Teias em branco traçadas a bico de pena por gotículas tão pequeninas que sumirão ao primeiro raio de sol. Madrugada de neblina baixa, cães a ladrar e uivar em dueto com um pio forte de coruja, bem perto.
A senhora passou em sentido oposto com duas crianças e parecia ser mãe delas. Das três, apenas a menorzinha, me olhou mansa e curiosa, com olhar de bicho. Passei e, automaticamente, nos viramos, ela no carrinho que a senhora empurrava, para continuar a nos olharmos.
"Ternos olhares cruzados, / são corações que se beijam." Onde estariam os demais versos do poema de Ruy d'Aurélio, publicado há quase um século?

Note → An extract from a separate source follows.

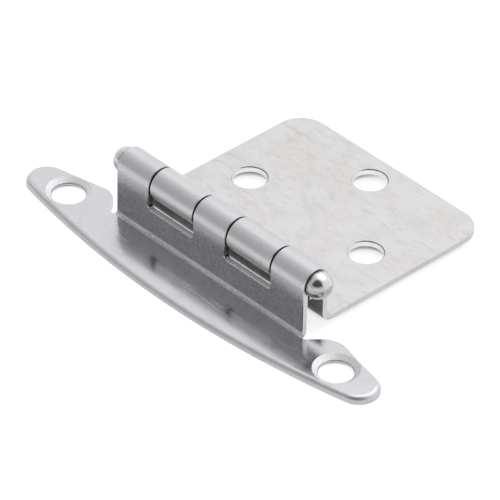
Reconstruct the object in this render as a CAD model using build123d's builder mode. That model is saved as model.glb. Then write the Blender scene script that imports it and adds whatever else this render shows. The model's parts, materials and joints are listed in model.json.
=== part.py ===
from build123d import *
import os
from math import asin, atan2, cos, degrees, radians, sin, tan

# A small surface mount cabinet hinge: a boat-shaped wing leaf, a squared plate leaf
# and the pin that joins them. Both leaves are folded from one thickness of sheet.
# Millimetres and degrees. X runs along the pin, Y from the wing leaf to the plate
# leaf, Z up. The origin is midway between the wing leaf's screws, on its seat.

# Sheet, pin and the barrel they make
sheet = 0.9
pin_diameter = 3.1
pin_clearance = 0.05
curl_gap = 0.3
barrel_length = 38.3
end_knuckle = 6.6
middle_knuckle = 6.5
knuckle_gap = 0.3
knuckle_bevel = 0.12

# Wing leaf: gently crowned towards the fold, with its rim turned down to the seat
wing_length = 70.5
rim_drop = 0.35
rim_width = 0.95
rim_round = 0.75
crown_radius = 70.0
wing_top_to_pin = 7.7
wing_front_to_pin = 10.6
tip_radius = 3.05
tip_setback = 0.1
back_slope = 12.6
wing_fold_radius = 0.5
window_depth = 3.5
window_corner = 0.6
notch_reach = 0.85
notch_slope = 50.0
notch_depth = 2.75
notch_inner_radius = 1.2
shoulder_slope = 20.0
shoulder_radius = 1.5

# Screw holes of the wing leaf, countersunk through the sheet
wing_screw_to_end = 7.6
wing_screws_to_pin = 4.1
wing_hole = 5.0
sink_mouth = 7.0
sink_angle = 118.0

# Plate leaf
plate_width = 38.0
plate_reach = 34.0
plate_top_to_pin = 7.05
plate_bend_radius = 0.95
plate_corner = 4.3
slot_depth = 3.6
slot_corner = 0.6
plate_hole = 5.2
plate_screw_spacing = 24.0
plate_near_to_pin = 16.8
plate_far_to_edge = 4.75
plate_bevel = 0.12

# Domed heads of the pin
head_diameter = 4.15
head_band = 0.35
head_height = 2.35
head_gap = 0.15

# Worked out from the sizes above
pin_radius = pin_diameter / 2
bore_radius = pin_radius + pin_clearance
barrel_radius = bore_radius + sheet
mid_sheet_radius = bore_radius + sheet / 2
half_barrel = barrel_length / 2
middle_edge = middle_knuckle / 2
end_edge = half_barrel - end_knuckle
curl_overrun = degrees(asin((bore_radius - curl_gap) / barrel_radius))
wing_height = sheet + rim_drop
pin_y = wing_screws_to_pin
pin_z = wing_height + wing_top_to_pin
pin_centre = (pin_y, pin_z)
match = 1e-4
plate_top_z = pin_z - plate_top_to_pin

# Lens outline of the wing leaf: a long front arc, two round tips, two straight back edges
# blended into each other where the notch cuts them away
front_y = pin_y - wing_front_to_pin
tip_x = wing_length / 2 - tip_radius
tip_y = -tip_setback
tip_rise = tip_y - front_y
front_radius = (tip_x**2 + tip_rise**2 - tip_radius**2) / (2 * (tip_rise - tip_radius))
front_centre_y = front_y + front_radius
front_turn = atan2(tip_x, front_centre_y - tip_y)
front_end_x = front_radius * sin(front_turn)
front_end_y = front_centre_y - front_radius * cos(front_turn)
back_end_x = tip_x + tip_radius * sin(radians(back_slope))
back_end_y = tip_y + tip_radius * cos(radians(back_slope))
back_middle_y = back_end_y + back_end_x * tan(radians(back_slope))

with BuildSketch() as lens:
    with BuildLine():
        ThreePointArc((-front_end_x, front_end_y), (0, front_y), (front_end_x, front_end_y))
        ThreePointArc((front_end_x, front_end_y), (wing_length / 2, tip_y), (back_end_x, back_end_y))
        Polyline((back_end_x, back_end_y), (0, back_middle_y), (-back_end_x, back_end_y))
        ThreePointArc((-back_end_x, back_end_y), (-wing_length / 2, tip_y), (-front_end_x, front_end_y))
    make_face()
    fillet(vertices().group_by(Axis.Y)[-1], half_barrel)

# Relief notch behind the fold: a sloped side beyond each end of the wall, then a shoulder
# that runs out through the back edge
wing_fold_y = pin_y - barrel_radius - wing_fold_radius
notch_x = half_barrel + notch_reach
shoulder_x = notch_x + notch_depth / tan(radians(notch_slope))
shoulder_y = wing_fold_y + notch_depth
notch_top_y = back_middle_y + sheet
notch_top_x = shoulder_x + (notch_top_y - shoulder_y) / tan(radians(shoulder_slope))

with BuildSketch() as notch:
    with BuildLine():
        Polyline(
            (-notch_x, wing_fold_y),
            (notch_x, wing_fold_y),
            (shoulder_x, shoulder_y),
            (notch_top_x, notch_top_y),
            (-notch_top_x, notch_top_y),
            (-shoulder_x, shoulder_y),
            close=True,
        )
    make_face()
    fillet(vertices().group_by(Axis.Y)[0], notch_inner_radius)
    fillet(vertices().filter_by(lambda v: abs(v.Y - shoulder_y) < match), shoulder_radius)

# Wing leaf
wing_screw_x = wing_length / 2 - wing_screw_to_end
wing_screws = [(-wing_screw_x, 0), (wing_screw_x, 0)]
window_x = (middle_edge + end_edge) / 2
window_z = pin_z - window_depth
crown_z = wing_height - crown_radius

# Hollow under the crowned sheet, inside the rim
with BuildPart() as hollow:
    with BuildSketch():
        add(lens.sketch)
        offset(amount=-rim_width, mode=Mode.REPLACE)
    extrude(amount=wing_height)
    with BuildSketch(Plane.YZ.offset(-wing_length)):
        with Locations((wing_fold_y, crown_z)):
            Circle(crown_radius - sheet)
    extrude(amount=2 * wing_length, mode=Mode.INTERSECT)

# Crowned leaf with its rim rounded over, then the wall and knuckles folded up from it
with BuildPart() as wing_leaf:
    with BuildSketch():
        add(lens.sketch)
    extrude(amount=2 * wing_height)
    with BuildSketch(Plane.YZ.offset(-wing_length)):
        with Locations((wing_fold_y, crown_z)):
            Circle(crown_radius)
    extrude(amount=2 * wing_length, mode=Mode.INTERSECT)
    rim = edges().filter_by(Axis.Z, reverse=True).filter_by(lambda e: e.center().Z > match)
    fillet(rim, rim_round)
    add(hollow.part, mode=Mode.SUBTRACT)
    with BuildSketch():
        add(notch.sketch)
    extrude(amount=2 * wing_height, mode=Mode.SUBTRACT)
    with Locations([(x, y, wing_height) for x, y in wing_screws]):
        CounterSinkHole(wing_hole / 2, sink_mouth / 2, wing_height, sink_angle)

    # Wall folded up in front of the barrel, with its end curled over the pin
    with BuildSketch(Plane.YZ.offset(-half_barrel)):
        with BuildLine():
            fold = CenterArc((wing_fold_y, wing_height + wing_fold_radius),
                             wing_fold_radius + sheet / 2, -90, 90)
            Line(fold @ 1, (pin_y - mid_sheet_radius, pin_z))
            CenterArc(pin_centre, mid_sheet_radius, 180, -270 - curl_overrun)
        trace(line_width=sheet)
    extrude(amount=barrel_length)

    # Windows for the plate leaf's knuckles
    with BuildSketch(Plane.XZ.offset(-pin_y)):
        with Locations((-window_x, window_z), (window_x, window_z)):
            Rectangle(end_edge - middle_edge, window_depth + 2 * barrel_radius,
                      align=(Align.CENTER, Align.MIN))
        fillet(vertices().group_by(Axis.Y)[0], window_corner)
    extrude(amount=2 * barrel_radius, both=True, mode=Mode.SUBTRACT)
    rolled = edges().filter_by(GeomType.CIRCLE).filter_by(lambda e: abs(e.radius - barrel_radius) < match)
    chamfer(rolled, knuckle_bevel)

# Plate leaf
half_plate = plate_width / 2
plate_bend_y = pin_y + barrel_radius + plate_bend_radius
plate_far_y = pin_y + plate_reach
plate_mid_z = plate_top_z - sheet / 2
plate_holes = [
    (-plate_screw_spacing / 2, pin_y + plate_near_to_pin, plate_top_z),
    (plate_screw_spacing / 2, pin_y + plate_near_to_pin, plate_top_z),
    (0, plate_far_y - plate_far_to_edge, plate_top_z),
]
middle_slot = middle_edge + knuckle_gap
end_slot = end_edge - knuckle_gap
slot_z = pin_z - slot_depth

with BuildPart() as plate_leaf:
    with BuildSketch(Plane.YZ.offset(-half_plate)):
        with BuildLine():
            Line((plate_far_y, plate_mid_z), (plate_bend_y, plate_mid_z))
            bend = CenterArc((plate_bend_y, plate_top_z + plate_bend_radius),
                             plate_bend_radius + sheet / 2, -90, -90)
            Line(bend @ 1, (pin_y + mid_sheet_radius, pin_z))
            CenterArc(pin_centre, mid_sheet_radius, 0, 270 + curl_overrun)
        trace(line_width=sheet)
    extrude(amount=plate_width)
    fillet(edges().filter_by(Axis.Z).group_by(Axis.Y)[-1], plate_corner)

    # Slots for the wing leaf's knuckles
    with BuildSketch(Plane.XZ.offset(-pin_y)):
        with Locations((0, slot_z)):
            Rectangle(2 * middle_slot, slot_depth + 2 * barrel_radius,
                      align=(Align.CENTER, Align.MIN))
        for side in (-1, 1):
            with Locations((side * (end_slot + half_barrel), slot_z)):
                Rectangle(2 * half_barrel, slot_depth + 2 * barrel_radius,
                          align=(Align.CENTER, Align.MIN))
        fillet(vertices().group_by(Axis.Y)[0], slot_corner)
    extrude(amount=2 * barrel_radius, both=True, mode=Mode.SUBTRACT)
    rolled = edges().filter_by(GeomType.CIRCLE).filter_by(lambda e: abs(e.radius - barrel_radius) < match)
    chamfer(rolled, knuckle_bevel)
    with Locations(plate_holes):
        Hole(plate_hole / 2, depth=sheet)
    upper = faces().filter_by(Axis.Z).sort_by(SortBy.AREA)[-2:].sort_by(Axis.Z)[-1]
    chamfer(upper.edges().filter_by(lambda e: e.center().Y > plate_bend_y + match), plate_bevel)

# Pin
pin_axis = Axis((0, pin_y, pin_z), (1, 0, 0))
head_radius = head_diameter / 2
head_base_x = half_barrel + head_gap
head_top_x = head_base_x + head_height
dome_height = head_height - head_band
dome_radius = (head_radius**2 + dome_height**2) / (2 * dome_height)

with BuildPart() as hinge_pin:
    with BuildSketch(Plane((0, pin_y, pin_z))):
        with BuildLine():
            base = Polyline((0, 0), (0, pin_radius), (head_base_x, pin_radius),
                            (head_base_x, head_radius), (head_base_x + head_band, head_radius))
            RadiusArc(base @ 1, (head_top_x, 0), dome_radius)
            Line((head_top_x, 0), (0, 0))
        make_face()
        mirror(about=Plane.YZ)
    revolve(axis=pin_axis)

for piece, name in ((wing_leaf, "wing_leaf"), (plate_leaf, "plate_leaf"), (hinge_pin, "hinge_pin")):
    piece.part.label = name

os.makedirs("parts", exist_ok=True)
export_step(wing_leaf.part, "parts/wing_leaf.step")
export_step(plate_leaf.part, "parts/plate_leaf.step")
export_step(hinge_pin.part, "parts/hinge_pin.step")
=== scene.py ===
import json

import bpy
import numpy as np
from mathutils import Matrix, Vector


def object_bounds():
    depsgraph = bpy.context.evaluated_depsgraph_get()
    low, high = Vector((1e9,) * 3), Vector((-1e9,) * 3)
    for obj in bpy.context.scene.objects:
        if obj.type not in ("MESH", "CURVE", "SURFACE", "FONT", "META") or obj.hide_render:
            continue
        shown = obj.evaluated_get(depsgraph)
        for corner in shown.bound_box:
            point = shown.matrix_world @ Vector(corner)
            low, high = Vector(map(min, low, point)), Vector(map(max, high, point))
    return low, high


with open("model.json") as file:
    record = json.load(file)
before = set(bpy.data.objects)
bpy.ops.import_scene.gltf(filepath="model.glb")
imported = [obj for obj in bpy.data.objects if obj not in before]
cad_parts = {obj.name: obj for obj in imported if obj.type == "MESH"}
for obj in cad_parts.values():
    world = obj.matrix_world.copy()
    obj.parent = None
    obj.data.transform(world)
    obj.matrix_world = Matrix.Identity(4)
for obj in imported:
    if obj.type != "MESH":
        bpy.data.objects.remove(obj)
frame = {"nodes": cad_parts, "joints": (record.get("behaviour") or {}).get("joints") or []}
nodes = frame["nodes"]
cad_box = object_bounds()

MM = 0.001

# Where the pin's axis lies, in metres, read from the joint
PIN = Vector(frame["joints"][0]["pos_m"])

# Places that the materials follow, in the pieces' own millimetres: the pin's axis, the wing
# leaf's upper face, where its fold begins, and the barrel's ends
PIN_Y, PIN_Z = (PIN / MM).yz
LEAF_TOP = 1.25
FOLD_Y = 1.1
HALF_BARREL = 19.15

# Bands that hold the screw holes: the wing leaf's each side of Y zero, the plate leaf's each
# side of the middle, and the plate leaf's nearest and farthest from the pin
WING_HOLES = 3.6
PLATE_HOLES_OUT = 16.0
PLATE_HOLES_NEAR = 8.0
PLATE_HOLES_FAR = 32.0

# Camera: angles in degrees, the rest in millimetres, measured from the pin's middle
AZIMUTH = 46.125
ELEVATION = 36.955
ROLL = 1.232
VIEW_RIGHT = 3.816
VIEW_UP = -3.873
DISTANCE = 706.31
SIDE_STEP = 0.2155
SENSOR_MM = 36.0

# Focal length and width of the photograph, in pixels
FOCAL_PIXELS = 5053.5
IMAGE_PIXELS = 500

# Nearest and farthest that the camera sees, in metres
CLIP_NEAR = 0.01
CLIP_FAR = 100.0

# Floor in metres: half its side, and how far below the part it lies
FLOOR_HALF = 3.0
FLOOR_DROP = 0.00002

# Floor's paper: its own white and roughness, its glow to the camera and in the metal, how near
# in millimetres a wall has to be to dim the glow into a painted shadow, and how open the floor
# is where the glow is out and where it is full
FLOOR_WHITE = 0.36
FLOOR_ROUGHNESS = 0.9
FLOOR_GLOW = 0.84
FLOOR_GLOSS = 0.68
FLOOR_SHADE = 4.5
FLOOR_OUT = 0.08
FLOOR_FULL = 0.23

# Room: its light in front and at the back, what the softbox above adds, and the share of the
# light that is left behind the camera
ROOM_FRONT = 0.56
ROOM_BACK = 1.05
SOFTBOX = 0.55
BEHIND_CAMERA = 0.14

# Rays that feel for an edge or for other surfaces, on the metal and on the floor
METAL_SAMPLES = 8
FLOOR_SAMPLES = 16

# A Mix node's colour sockets: the factor and the two colours, and the result
MIX_INPUTS = (0, 6, 7)
MIX_RESULT = 2


def make_camera():
    """A camera with the photograph's angle, distance and focal length."""
    azimuth, elevation, roll = np.radians([AZIMUTH, ELEVATION, ROLL])
    back = np.array([
        np.sin(azimuth) * np.cos(elevation),
        -np.cos(azimuth) * np.cos(elevation),
        np.sin(elevation),
    ])
    level = np.array([np.cos(azimuth), np.sin(azimuth), 0.0])
    upward = np.cross(back, level)
    right = np.cos(roll) * level + np.sin(roll) * upward
    up = -np.sin(roll) * level + np.cos(roll) * upward
    offset = right * VIEW_RIGHT + up * VIEW_UP + back * DISTANCE
    data = bpy.data.cameras.new("camera")
    data.sensor_width = SENSOR_MM
    data.lens = SENSOR_MM * FOCAL_PIXELS / IMAGE_PIXELS
    data.clip_start = CLIP_NEAR
    data.clip_end = CLIP_FAR
    camera = bpy.data.objects.new("camera", data)
    bpy.context.scene.collection.objects.link(camera)
    place = PIN + Vector(offset) * MM + Vector((SIDE_STEP * MM, 0, 0))
    turn = Matrix(list(zip(right, up, back))).to_4x4()
    camera.matrix_world = Matrix.Translation(place) @ turn
    bpy.context.scene.camera = camera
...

Como eles, vão-se a pureza, a inocência, a beleza dos pequeninos, ainda livres de nossa contaminação.
Por certo o poeta deve ter-se inspirado em alguma bela moça e não em um bebê, mas também se beijam corações avulsos. Corações que, em encontro fortuito, se sorriem em mudo entendimento, que logo tudo se desfaz, some no pó do caminho, passos adiante.
Ruy d'Aurélio
Desfez-se também o poeta bissexto, que nunca foi Ruy nem d'Aurélio, como virou pó seu poema cujos versos órfãos há mais de meio século me encantam - na época, sabia toda a quadra de cor, talvez mais.

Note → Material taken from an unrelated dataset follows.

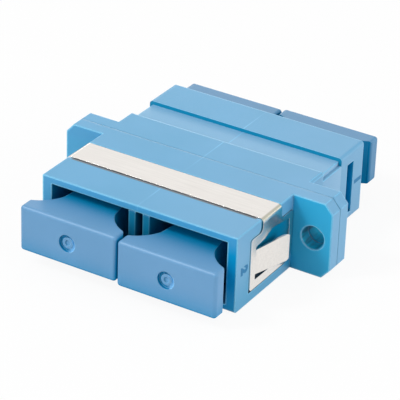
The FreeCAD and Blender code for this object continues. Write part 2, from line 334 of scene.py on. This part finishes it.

O bebê pode se tornar boa gente, pode vir a ser um facínora. Nenéns, muitos milhões de nenéns precisariam contar com uma mão apta para os ajudar nos primeiros passos. Mas a maior parte das mães não tem onde morar, o que comer, vestir e também não tiveram, elas, possibilidade de conquistar tal aptidão. Apenas lutarão para sobreviver, sem nenhuma chance ou tempo para entender seus bebês - a humanidade: os novos dirigentes, artistas, espertalhões, facínoras, para pôr etiquetas.
A toda hora surgem novas gerações de máquinas que a todos embasbacam e estimulam mais nossa cobiça. Que Humanidade continuamos a fabricar, geração após geração?